* **Given request**
Only the lines from the one containing "front_bar();" through the one containing "for node in" are to be copied, exactly and with both ends kept.

_ _ _ _ _ _ _

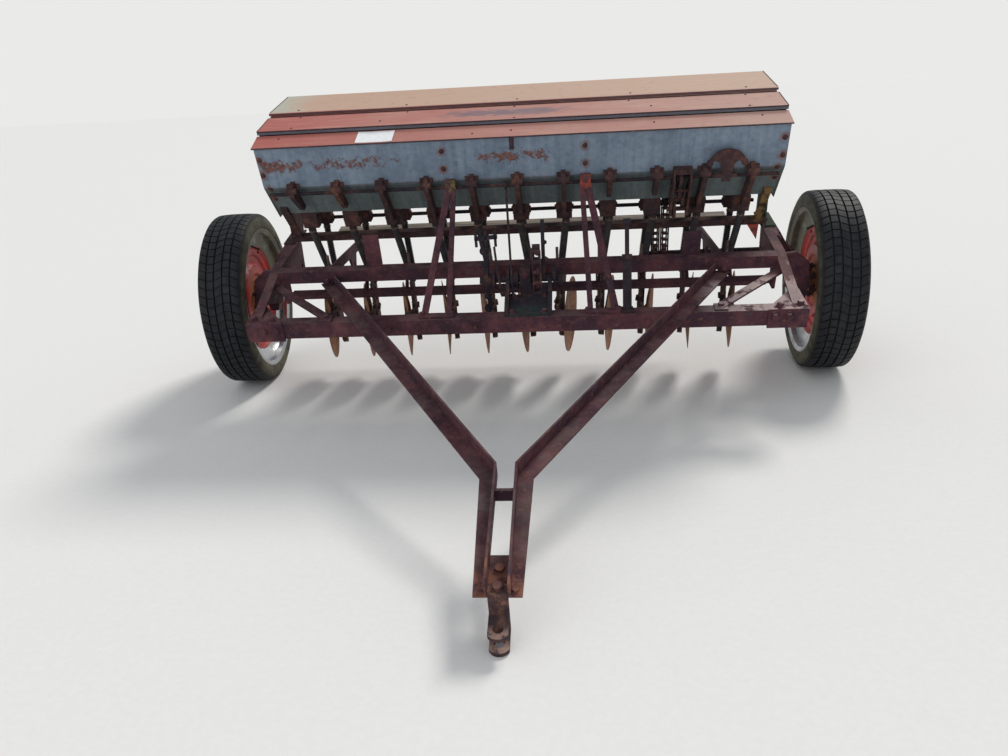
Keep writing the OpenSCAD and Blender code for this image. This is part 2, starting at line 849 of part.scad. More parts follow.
// Power lift on the front bar: base and cheeks, cross shaft with its arms, punched rack, housing, hand lever
module lift_gear() {
  base_z = frame_top + 9;
  lever_x = 405;
  color(iron) parked() {
    block(-40, 108, front_y + 8, front_y + 170, frame_top, base_z);
    for (x = [-56, 108])
      across(x, x + 16)
        polygon([[front_y + 8, frame_top], [front_y + 170, frame_top], gear_at + [18, -10],
            gear_at + [12, 16],
          gear_at + [-16, 16], [front_y + 70, base_z + 30], [front_y + 8, base_z + 8]]);
    round_x(-160, 168, gear_at, gear_r);
    across(-140, -124)
      polygon([gear_at + [28, -130], gear_at + [48, -130], gear_at + [26, -10], gear_at + [80, 130],
        gear_at + [50, 138], gear_at + [-22, 20], gear_at + [-18, -20]]);
    round_x(-150, -114, gear_at, 24);
    difference() {
      block(52, 82, gear_at[0] - 20, gear_at[0] - 8, 552, 806);
      for (i = [0:4])
        block(60, 74, gear_at[0] - 21, gear_at[0] - 7, 568 + 46 * i, 588 + 46 * i);
    }
    block(0, 40, gear_at[0] - 32, gear_at[0] + 28, 566, 704);
    round_x(144, 168, gear_at, 26);
    across(86, 100) flat_yz(gear_at, [-400, 886], 22);
    rod([-29, front_y + 140, base_z - 1], [-47, feed_at[0], feed_at[1] - 10], 4.5);
    difference() {
      round_x(-53, -41, feed_at, 14);
      round_x(-54, -40, feed_at, feed_r + fit);
    }
    block(lever_x - 22, lever_x + 22, front_y + 8, front_y + 46, frame_top, base_z);
    across(lever_x - 16, lever_x + 16) flat_yz([front_y + 28, base_z - 2], [-545, 790], 12);
    round_x(lever_x - 18, lever_x + 18, [-545, 786], 13);
    rod([lever_x, -545, 786], [lever_x, -502, 905], 8);
    rod([lever_x, -503, 902], [lever_x, -498, 918], 14);
  }
}

// Bracket and gears that take the drive to the front feed shaft
module drive_gear() {
  x0 = row_gap * 3.34;
  x1 = row_gap * 3.74;
  low_at = b_crease + [44, -172];
  stop = b_crease + panel_down * 105;
  color(iron) parked() {
    difference() {
      union() {
        for (x = [x0, x1 - 8])
          across(x, x + 8)
            polygon([b_crease, b_crease + panel_up * 16, b_crease + [-32, 12], b_crease + [-38, -40],
              low_at + [-34, 30], low_at + [-24, -22], low_at + [14, -22], low_at + [20, 10], stop]);
        across(x0, x1)
          polygon([b_crease, b_crease + panel_up * 16, b_crease + [-32, 12], b_crease + [-34, -8],
            b_crease + [-14, -6]]);
      }
      round_x(x0 - 5, x1 + 5, feed_at, feed_r + fit);
    }
    round_x(x0 - 10, x1 + 10, low_at, 9);
    round_x(x0 + 12, x0 + 22, low_at, 34);
    for (a = [0:11])
      translate([x0 + 12, low_at[0], low_at[1]])
        rotate([a * 30, 0, 0])
          translate([0, -5, 30]) cube([10, 10, 11]);
  }
}

// Arc length along the chain's loop around two equal wheels, turned into a place and a heading
chain_span = norm(rear_feed - jack_at);
chain_len = 2 * chain_span + 2 * PI * chain_r;
chain_turn = atan2(rear_feed[1] - jack_at[1], rear_feed[0] - jack_at[0]);

function chain_spot(s) =
  let (bend = PI * chain_r, u = s % chain_len)
  u < chain_span ? [u, -chain_r, 0] :
  u < chain_span + bend ?
    let (a = (u - chain_span) / chain_r * 180 / PI) [chain_span + chain_r * sin(a), -chain_r * cos(a), a] :
  u < 2 * chain_span + bend ? [2 * chain_span + bend - u, chain_r, 180] :
  let (a = 180 + (u - 2 * chain_span - bend) / chain_r * 180 / PI) [chain_r * sin(a), -chain_r * cos(a), a];

// Outline of a belt of a given radius around both wheels
module around_wheels(r) {
  circle(r = r);
  translate([chain_span, 0]) circle(r = r);
  translate([0, -r]) square([chain_span, 2 * r]);
}

// Ladder chain: two side loops joined by a bar at each link
module drive_chain() {
  pitch = chain_len / chain_links;
  color(iron) parked()
    for (x = strand_x)
      translate([x, jack_at[0], jack_at[1]])
        rotate([chain_turn, 0, 0]) {
          for (side = [-1, 1])
            across(side * 12 - 3, side * 12 + 3)
              difference() {
                around_wheels(chain_r + chain_t / 2);
                around_wheels(chain_r - chain_t / 2);
              }
          for (i = [0:chain_links - 1])
            let (p = chain_spot(i * pitch))
              translate([0, p[0], p[1]])
                rotate([p[2], 0, 0]) cube([20, 8, chain_t - 1], center = true);
        }
}

module footboard() {
  color([0.4, 0.33, 0.26]) parked()
    block(-box_half + 62, box_half - 62, board_y, board_y + board_w, board_z, board_z + board_t);
}

module foot_arms() {
  color(rust) parked()
    both_sides()
      difference() {
        across(row_gap * 4.5 - 5, row_gap * 4.5 + 5) {
          polygon([[rear_y + bar_t, rear_top - 42], [rear_y + bar_t, rear_top - bar_t],
            [rear_back, rear_top - bar_t], [board_y, board_z + board_t - 5], [board_y, board_z],
            [board_y + board_w - 5, board_z], [board_y + board_w - 5, board_z - 16], [board_y - 12,
                board_z - 16]]);
          polygon([[jack_at[0] - 60, jack_at[1] + 60], [jack_at[0] + 60, jack_at[1] + 40],
            jack_at + [22, -22], jack_at - [22, 22]]);
        }
        round_x(row_gap * 4.5 - 10, row_gap * 4.5 + 10, jack_at, jack_r + fit);
      }
}

front_bar();
rear_bar();
side_frames();
opener_pivot();
tongue_bars();
tongue_plates();
hitch_clevis();
spindles();
tyre_left();
rim_left();
wheel_disc_left();
hub_left();
tyre_right();
rim_right();
wheel_disc_right();
hub_right();
box_front();
box_floor();
box_back();
box_ends();
top_strip();
middle_lid();
rear_lid();
box_stands();
box_braces();
hanger_brackets();
feed_shaft();
feed_cups();
seed_tubes();
rate_quadrant();
lift_shaft();
openers();
pressure_rods();
springs();
lift_gear();
drive_gear();
drive_chain();
footboard();
foot_arms();
disc_1();
disc_2();
disc_3();
disc_4();
disc_5();
disc_6();
disc_7();
disc_8();
disc_9();
disc_10();
disc_11();
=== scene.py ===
"""An old pull-type seed drill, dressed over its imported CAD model.

Metres. X runs across the drill, -Y is the pulling direction, +Z is up.
"""
import json
import math

import bmesh
import bpy
from mathutils import Matrix, Vector


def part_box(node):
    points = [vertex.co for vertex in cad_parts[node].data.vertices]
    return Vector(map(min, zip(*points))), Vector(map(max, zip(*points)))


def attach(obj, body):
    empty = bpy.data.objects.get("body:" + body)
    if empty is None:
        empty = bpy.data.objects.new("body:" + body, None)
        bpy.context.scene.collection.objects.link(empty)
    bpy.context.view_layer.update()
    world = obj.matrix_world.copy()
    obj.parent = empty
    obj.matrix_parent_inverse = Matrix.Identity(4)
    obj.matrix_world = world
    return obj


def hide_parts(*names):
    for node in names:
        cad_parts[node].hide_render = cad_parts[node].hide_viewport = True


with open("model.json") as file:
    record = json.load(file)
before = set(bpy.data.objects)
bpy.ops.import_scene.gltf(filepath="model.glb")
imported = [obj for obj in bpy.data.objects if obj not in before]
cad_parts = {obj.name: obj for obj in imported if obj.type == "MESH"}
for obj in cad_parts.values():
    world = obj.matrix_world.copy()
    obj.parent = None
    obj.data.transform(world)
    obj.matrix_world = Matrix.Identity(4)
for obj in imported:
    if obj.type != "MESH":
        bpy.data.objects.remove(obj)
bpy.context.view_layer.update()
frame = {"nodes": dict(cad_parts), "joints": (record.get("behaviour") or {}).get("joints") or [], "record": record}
nodes = frame["nodes"]
joints = {j["name"]: j for j in frame["joints"]}
right_spin, lift_pivot = joints["wheel_right_spin"], joints["openers_lift"]
hub_at = Vector(right_spin["pos_m"])
wheel_y, axle_z = hub_at.y, hub_at.z
toe = math.atan2(-right_spin["axis"][1], right_spin["axis"][0])

# The drill is laid out level, in millimetres, and leans nose down about its axle line.
# The openers' pivot rod, (y, z) when level, gives the lean.
PIVOT, AXLE_HIGH = (-605, 556), 390
level_angle = math.atan2(PIVOT[1] - AXLE_HIGH, PIVOT[0])
lean = math.atan2(lift_pivot["pos_m"][2] - axle_z, lift_pivot["pos_m"][1] - wheel_y) - level_angle
lean = (lean + math.pi) % (2 * math.pi) - math.pi
AXLE = Vector((0, wheel_y, axle_z))
LEVEL = Matrix.Translation(AXLE) @ Matrix.Rotation(lean, 4, "X") @ Matrix.Translation((0, 0, -axle_z))
MM, SHARP = 0.001, math.radians(38)
ROWS = [joints["disc_%d_spin" % k]["pos_m"][0] * 1000 for k in range(1, 12)]
BOX_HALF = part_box("box_ends")[1].x * 1000
DISC_AT, LIFT_AT, FRAME_TOP = (-88, 305), (-430, 655), 600
FRONT, UP, RIGHT = (0, -1, 0), (0, 0, 1), (1, 0, 0)


def side_of(x):
    """Which way a row's disc and boot turn: the rows right of the middle turn the other way."""
    return -1 if x > 1 else 1


def wheel_place(side):
    """A wheel's own place: x outward along its axle."""
    toed = Matrix.Rotation(-side * toe, 4, "Z") @ Matrix.Diagonal((side, 1, 1, 1))
    return Matrix.Translation((side * hub_at.x, wheel_y, axle_z)) @ toed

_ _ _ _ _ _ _

* **Solved exercise**
front_bar();
rear_bar();
side_frames();
opener_pivot();
tongue_bars();
tongue_plates();
hitch_clevis();
spindles();
tyre_left();
rim_left();
wheel_disc_left();
hub_left();
tyre_right();
rim_right();
wheel_disc_right();
hub_right();
box_front();
box_floor();
box_back();
box_ends();
top_strip();
middle_lid();
rear_lid();
box_stands();
box_braces();
hanger_brackets();
feed_shaft();
feed_cups();
seed_tubes();
rate_quadrant();
lift_shaft();
openers();
pressure_rods();
springs();
lift_gear();
drive_gear();
drive_chain();
footboard();
foot_arms();
disc_1();
disc_2();
disc_3();
disc_4();
disc_5();
disc_6();
disc_7();
disc_8();
disc_9();
disc_10();
disc_11();
=== scene.py ===
"""An old pull-type seed drill, dressed over its imported CAD model.

Metres. X runs across the drill, -Y is the pulling direction, +Z is up.
"""
import json
import math

import bmesh
import bpy
from mathutils import Matrix, Vector


def part_box(node):
    points = [vertex.co for vertex in cad_parts[node].data.vertices]
    return Vector(map(min, zip(*points))), Vector(map(max, zip(*points)))


def attach(obj, body):
    empty = bpy.data.objects.get("body:" + body)
    if empty is None:
        empty = bpy.data.objects.new("body:" + body, None)
        bpy.context.scene.collection.objects.link(empty)
    bpy.context.view_layer.update()
    world = obj.matrix_world.copy()
    obj.parent = empty
    obj.matrix_parent_inverse = Matrix.Identity(4)
    obj.matrix_world = world
    return obj


def hide_parts(*names):
    for node in names:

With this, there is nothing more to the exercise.